In the light of our experience with cultural pluralism, it is often said nowadays that the synthesis with Hellenism achieved in the early Church was a preliminary inculturation which ought not to be binding on other cultures. The latter are said to have the right to return to the simple message of the New Testament prior to that inculturation, in order to inculturate it anew in their own particular milieux. This thesis is not only false; it is coarse and lacking in precision. The New Testament was written in Greek and bears the imprint of the Greek spirit, which had already come to maturity as the Old Testament developed. True, there are elements in the evolution of the early Church which do not have to be integrated into all cultures. Nonetheless, the fundamental decisions made about the relationship between faith and the use of human reason are part of the faith itself; they are developments consonant with the nature of faith itself.

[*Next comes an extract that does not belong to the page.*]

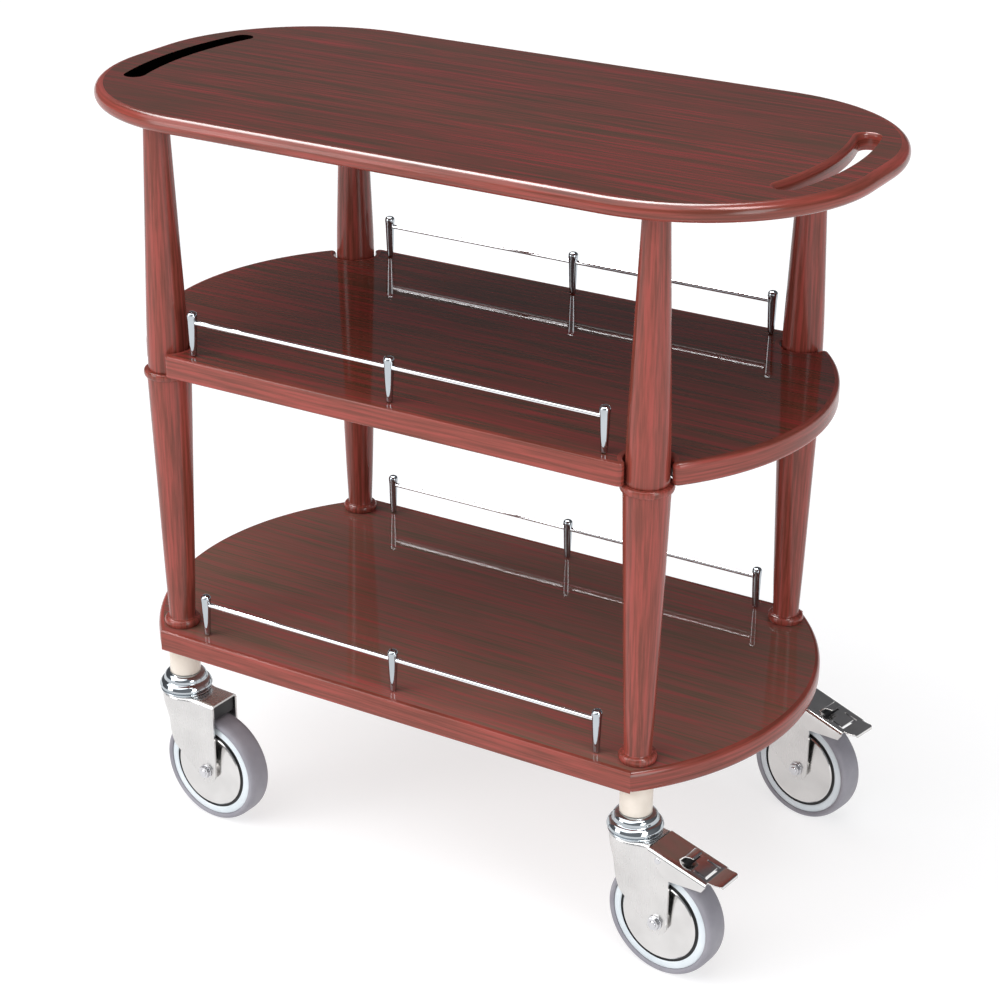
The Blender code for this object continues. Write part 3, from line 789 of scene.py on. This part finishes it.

The nature of faith itself? That suggests—against multiculturalism—that there are universal features of human life, which are not subject to relativization, and that faith as well as reason can lay claim to central positions. His “critique of modern reason from within” is a sober look at the contemporary cultural condition and “has nothing to do with putting the clock back to the time before the Enlightenment and rejecting the insights of the modern age.” It does however recognize the disassociation of faith and reason in post-modernity. Far from an attack on Islam, it is an anatomy of the contemporary western mind, linked implicitly to the thesis that it is the cultural crisis of the West that is the primary threat. That however will not prevent Islamic extremists from attacking the speech and manipulating responses, as took place in the response to the Danish Muhammed cartoons. Too bad they will clearly miss the core message.